## Records supplied

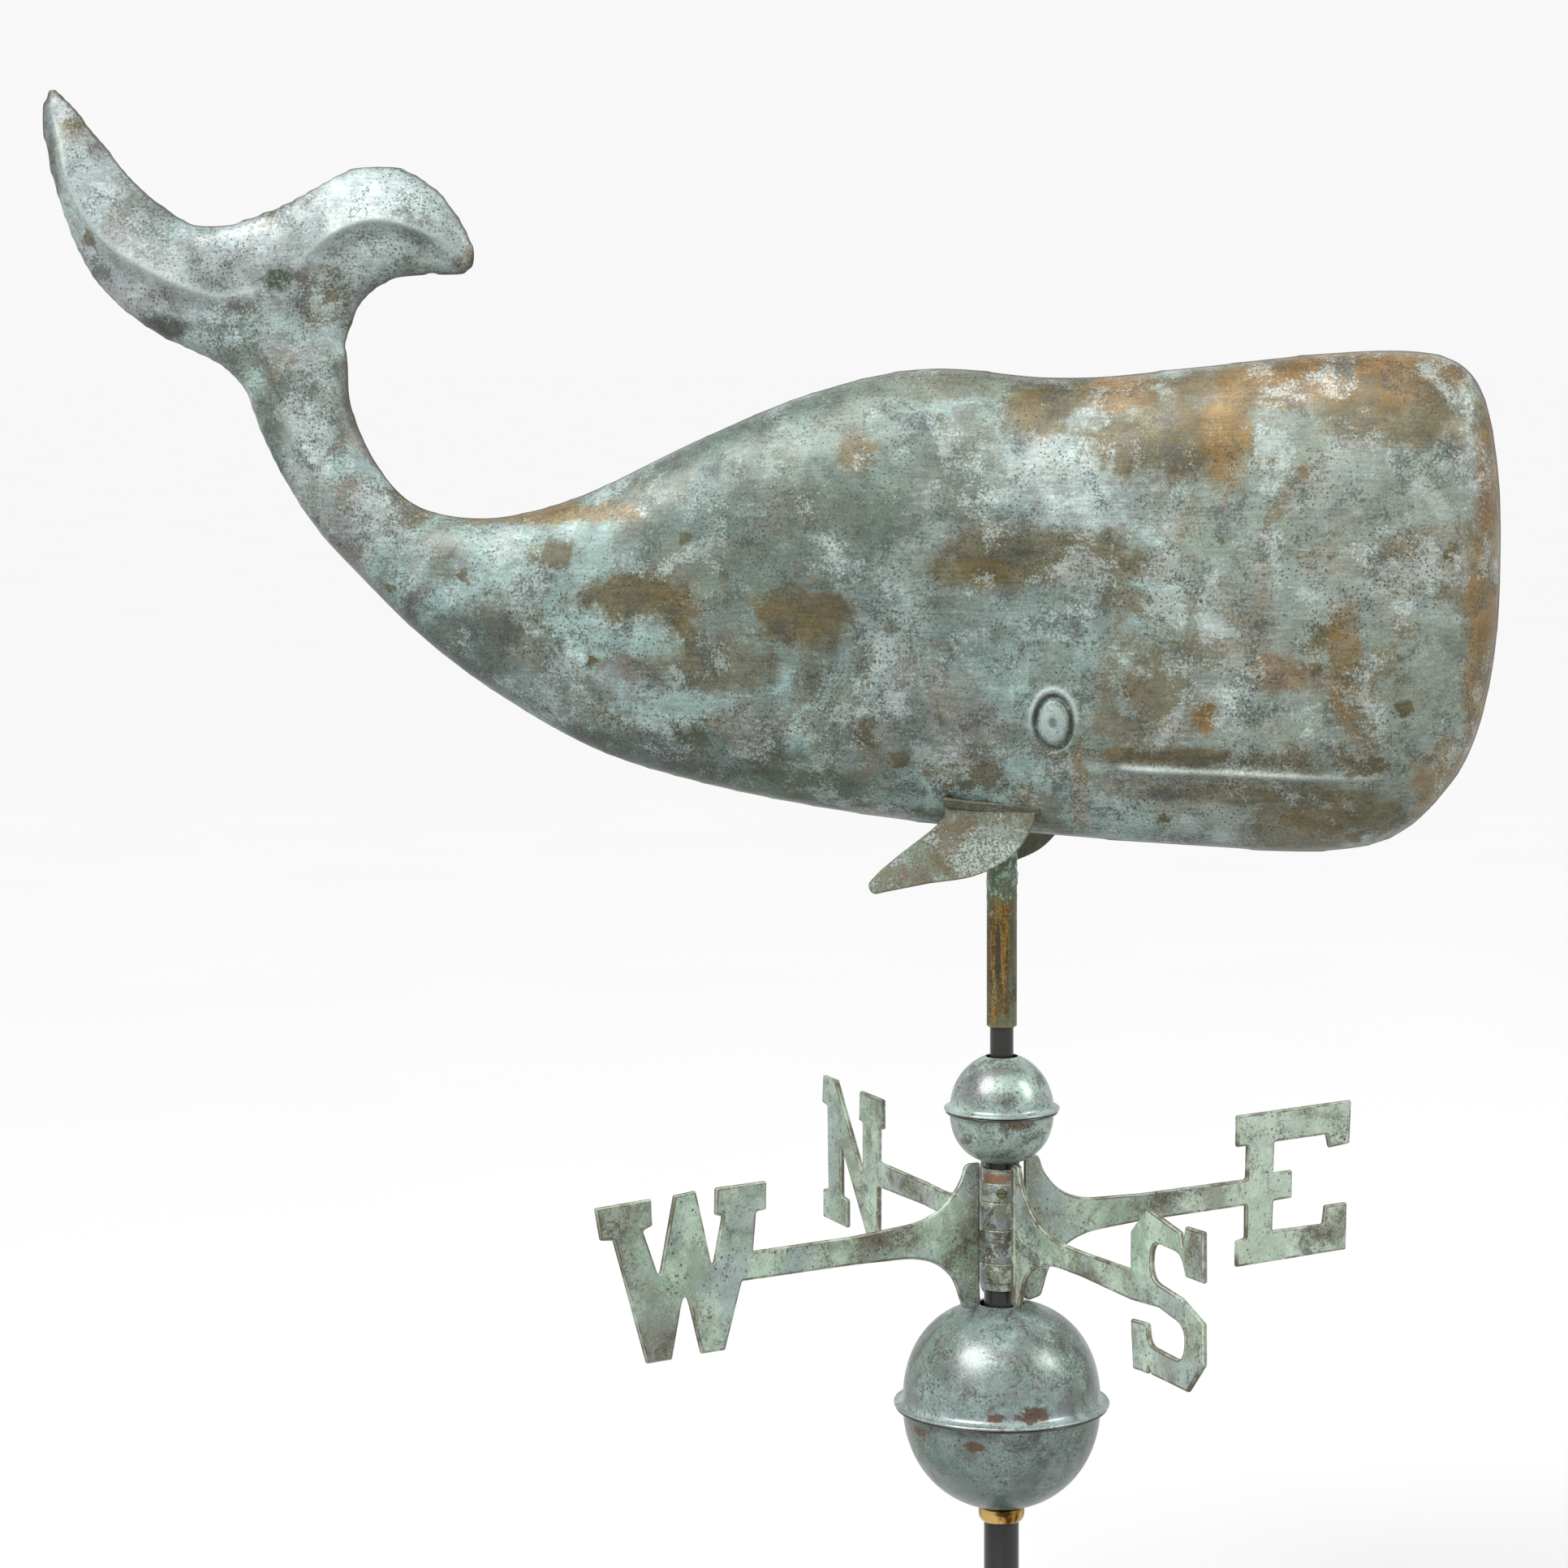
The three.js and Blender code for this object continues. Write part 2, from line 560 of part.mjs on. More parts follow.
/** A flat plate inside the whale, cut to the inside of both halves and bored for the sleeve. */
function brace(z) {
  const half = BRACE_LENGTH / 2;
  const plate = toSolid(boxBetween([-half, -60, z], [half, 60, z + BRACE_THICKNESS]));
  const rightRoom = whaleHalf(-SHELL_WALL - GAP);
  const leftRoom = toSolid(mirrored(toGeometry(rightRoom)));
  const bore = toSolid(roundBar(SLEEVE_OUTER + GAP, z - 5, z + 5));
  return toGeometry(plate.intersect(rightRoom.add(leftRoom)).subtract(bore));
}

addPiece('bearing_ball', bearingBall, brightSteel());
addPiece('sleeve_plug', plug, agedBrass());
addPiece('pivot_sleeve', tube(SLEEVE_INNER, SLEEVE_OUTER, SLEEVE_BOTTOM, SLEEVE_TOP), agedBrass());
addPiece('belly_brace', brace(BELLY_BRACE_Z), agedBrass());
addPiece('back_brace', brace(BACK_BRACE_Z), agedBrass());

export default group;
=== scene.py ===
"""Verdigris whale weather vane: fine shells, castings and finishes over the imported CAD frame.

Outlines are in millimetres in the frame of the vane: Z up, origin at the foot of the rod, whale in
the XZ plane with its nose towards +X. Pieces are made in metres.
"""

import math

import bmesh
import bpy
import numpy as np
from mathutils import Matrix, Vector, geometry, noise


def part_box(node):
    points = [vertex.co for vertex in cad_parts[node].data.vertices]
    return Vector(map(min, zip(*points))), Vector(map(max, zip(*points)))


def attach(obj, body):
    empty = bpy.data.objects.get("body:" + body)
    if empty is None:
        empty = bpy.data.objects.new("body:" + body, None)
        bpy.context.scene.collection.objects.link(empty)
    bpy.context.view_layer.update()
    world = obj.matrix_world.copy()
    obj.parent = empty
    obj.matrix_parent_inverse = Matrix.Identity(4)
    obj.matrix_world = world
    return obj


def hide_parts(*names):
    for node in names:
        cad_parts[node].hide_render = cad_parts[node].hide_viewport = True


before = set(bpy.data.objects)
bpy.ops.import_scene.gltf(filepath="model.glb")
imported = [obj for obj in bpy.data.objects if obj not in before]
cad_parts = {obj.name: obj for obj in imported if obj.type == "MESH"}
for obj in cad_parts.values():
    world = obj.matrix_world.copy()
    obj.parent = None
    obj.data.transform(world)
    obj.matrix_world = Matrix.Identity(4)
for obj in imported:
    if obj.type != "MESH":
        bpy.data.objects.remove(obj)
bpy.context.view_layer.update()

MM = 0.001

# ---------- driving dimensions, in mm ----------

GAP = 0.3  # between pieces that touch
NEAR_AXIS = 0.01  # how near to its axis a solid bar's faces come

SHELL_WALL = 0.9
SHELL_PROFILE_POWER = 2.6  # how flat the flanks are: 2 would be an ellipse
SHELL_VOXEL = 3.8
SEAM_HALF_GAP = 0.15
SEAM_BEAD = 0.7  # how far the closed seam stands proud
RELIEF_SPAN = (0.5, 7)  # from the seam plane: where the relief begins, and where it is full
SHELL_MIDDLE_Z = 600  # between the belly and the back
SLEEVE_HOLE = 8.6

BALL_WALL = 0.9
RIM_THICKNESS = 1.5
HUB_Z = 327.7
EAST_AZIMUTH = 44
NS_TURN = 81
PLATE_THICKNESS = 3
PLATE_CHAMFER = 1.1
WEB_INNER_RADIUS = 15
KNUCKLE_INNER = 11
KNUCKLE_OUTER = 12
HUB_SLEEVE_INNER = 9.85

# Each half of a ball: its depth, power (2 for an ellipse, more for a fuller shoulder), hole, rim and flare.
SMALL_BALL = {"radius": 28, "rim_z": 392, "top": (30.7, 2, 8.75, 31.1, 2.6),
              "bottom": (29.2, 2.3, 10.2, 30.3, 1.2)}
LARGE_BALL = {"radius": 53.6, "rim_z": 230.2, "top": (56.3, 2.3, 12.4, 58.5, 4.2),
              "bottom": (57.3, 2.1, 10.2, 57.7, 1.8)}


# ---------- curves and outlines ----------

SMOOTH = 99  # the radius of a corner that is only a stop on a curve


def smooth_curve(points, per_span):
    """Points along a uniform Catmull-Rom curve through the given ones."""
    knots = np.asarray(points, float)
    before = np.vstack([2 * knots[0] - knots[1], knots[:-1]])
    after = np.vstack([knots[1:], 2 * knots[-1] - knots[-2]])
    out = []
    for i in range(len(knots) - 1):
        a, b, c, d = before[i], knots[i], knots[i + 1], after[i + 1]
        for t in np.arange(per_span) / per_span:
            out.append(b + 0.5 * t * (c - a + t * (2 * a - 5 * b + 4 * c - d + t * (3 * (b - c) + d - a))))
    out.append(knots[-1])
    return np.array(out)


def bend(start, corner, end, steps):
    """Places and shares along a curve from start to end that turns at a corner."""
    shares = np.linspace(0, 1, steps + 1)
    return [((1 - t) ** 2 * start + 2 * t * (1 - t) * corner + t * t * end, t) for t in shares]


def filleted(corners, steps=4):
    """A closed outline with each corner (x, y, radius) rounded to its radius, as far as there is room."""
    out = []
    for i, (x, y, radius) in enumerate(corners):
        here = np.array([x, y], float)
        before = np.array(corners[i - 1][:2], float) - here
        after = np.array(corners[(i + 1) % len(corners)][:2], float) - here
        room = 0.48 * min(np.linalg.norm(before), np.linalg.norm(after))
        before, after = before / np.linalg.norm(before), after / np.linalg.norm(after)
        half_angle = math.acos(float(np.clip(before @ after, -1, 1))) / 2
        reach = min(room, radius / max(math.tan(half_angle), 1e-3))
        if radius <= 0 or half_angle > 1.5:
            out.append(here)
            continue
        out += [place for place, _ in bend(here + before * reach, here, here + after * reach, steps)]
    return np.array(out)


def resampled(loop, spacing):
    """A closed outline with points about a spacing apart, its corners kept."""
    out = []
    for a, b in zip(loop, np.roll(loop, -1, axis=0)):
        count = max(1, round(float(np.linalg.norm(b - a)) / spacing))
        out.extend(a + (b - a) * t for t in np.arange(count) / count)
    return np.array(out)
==
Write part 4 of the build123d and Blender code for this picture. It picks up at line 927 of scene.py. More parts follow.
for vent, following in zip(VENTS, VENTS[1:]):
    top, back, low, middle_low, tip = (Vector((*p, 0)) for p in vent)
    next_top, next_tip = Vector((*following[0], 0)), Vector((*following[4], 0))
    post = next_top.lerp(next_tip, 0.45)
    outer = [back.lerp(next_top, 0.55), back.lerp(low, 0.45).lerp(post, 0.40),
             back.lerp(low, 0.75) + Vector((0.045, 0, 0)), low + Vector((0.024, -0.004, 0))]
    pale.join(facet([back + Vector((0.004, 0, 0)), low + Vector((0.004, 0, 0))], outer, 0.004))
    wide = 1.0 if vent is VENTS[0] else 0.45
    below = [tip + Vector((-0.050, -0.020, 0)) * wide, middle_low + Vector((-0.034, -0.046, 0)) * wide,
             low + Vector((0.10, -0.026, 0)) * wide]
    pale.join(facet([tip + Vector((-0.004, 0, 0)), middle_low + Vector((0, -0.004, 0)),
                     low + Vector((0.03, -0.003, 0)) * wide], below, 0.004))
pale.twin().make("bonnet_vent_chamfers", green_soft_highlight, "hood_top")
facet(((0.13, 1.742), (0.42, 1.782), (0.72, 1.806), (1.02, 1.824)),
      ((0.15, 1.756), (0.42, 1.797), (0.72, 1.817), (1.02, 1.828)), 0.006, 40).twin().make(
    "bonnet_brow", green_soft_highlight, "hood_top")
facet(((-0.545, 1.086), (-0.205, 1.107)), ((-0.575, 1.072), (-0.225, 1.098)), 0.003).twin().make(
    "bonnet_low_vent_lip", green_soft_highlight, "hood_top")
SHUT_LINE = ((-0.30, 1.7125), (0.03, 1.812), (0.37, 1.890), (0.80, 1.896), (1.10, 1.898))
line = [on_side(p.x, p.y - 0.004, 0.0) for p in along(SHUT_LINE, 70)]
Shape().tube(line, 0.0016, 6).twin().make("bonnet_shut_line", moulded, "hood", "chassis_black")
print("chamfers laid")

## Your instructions
In the listing above, locate the line containing "addPiece('bearing_ball', bearingBall, brightSteel());" and the line containing "in imported if". Transcribe those two lines and everything between them, exactly as written.

## Solution for this exercise
addPiece('bearing_ball', bearingBall, brightSteel());
addPiece('sleeve_plug', plug, agedBrass());
addPiece('pivot_sleeve', tube(SLEEVE_INNER, SLEEVE_OUTER, SLEEVE_BOTTOM, SLEEVE_TOP), agedBrass());
addPiece('belly_brace', brace(BELLY_BRACE_Z), agedBrass());
addPiece('back_brace', brace(BACK_BRACE_Z), agedBrass());

export default group;
=== scene.py ===
"""Verdigris whale weather vane: fine shells, castings and finishes over the imported CAD frame.

Outlines are in millimetres in the frame of the vane: Z up, origin at the foot of the rod, whale in
the XZ plane with its nose towards +X. Pieces are made in metres.
"""

import math

import bmesh
import bpy
import numpy as np
from mathutils import Matrix, Vector, geometry, noise


def part_box(node):
    points = [vertex.co for vertex in cad_parts[node].data.vertices]
    return Vector(map(min, zip(*points))), Vector(map(max, zip(*points)))


def attach(obj, body):
    empty = bpy.data.objects.get("body:" + body)
    if empty is None:
        empty = bpy.data.objects.new("body:" + body, None)
        bpy.context.scene.collection.objects.link(empty)
    bpy.context.view_layer.update()
    world = obj.matrix_world.copy()
    obj.parent = empty
    obj.matrix_parent_inverse = Matrix.Identity(4)
    obj.matrix_world = world
    return obj


def hide_parts(*names):
    for node in names:
        cad_parts[node].hide_render = cad_parts[node].hide_viewport = True


before = set(bpy.data.objects)
bpy.ops.import_scene.gltf(filepath="model.glb")
imported = [obj for obj in bpy.data.objects if obj not in before]
cad_parts = {obj.name: obj for obj in imported if obj.type == "MESH"}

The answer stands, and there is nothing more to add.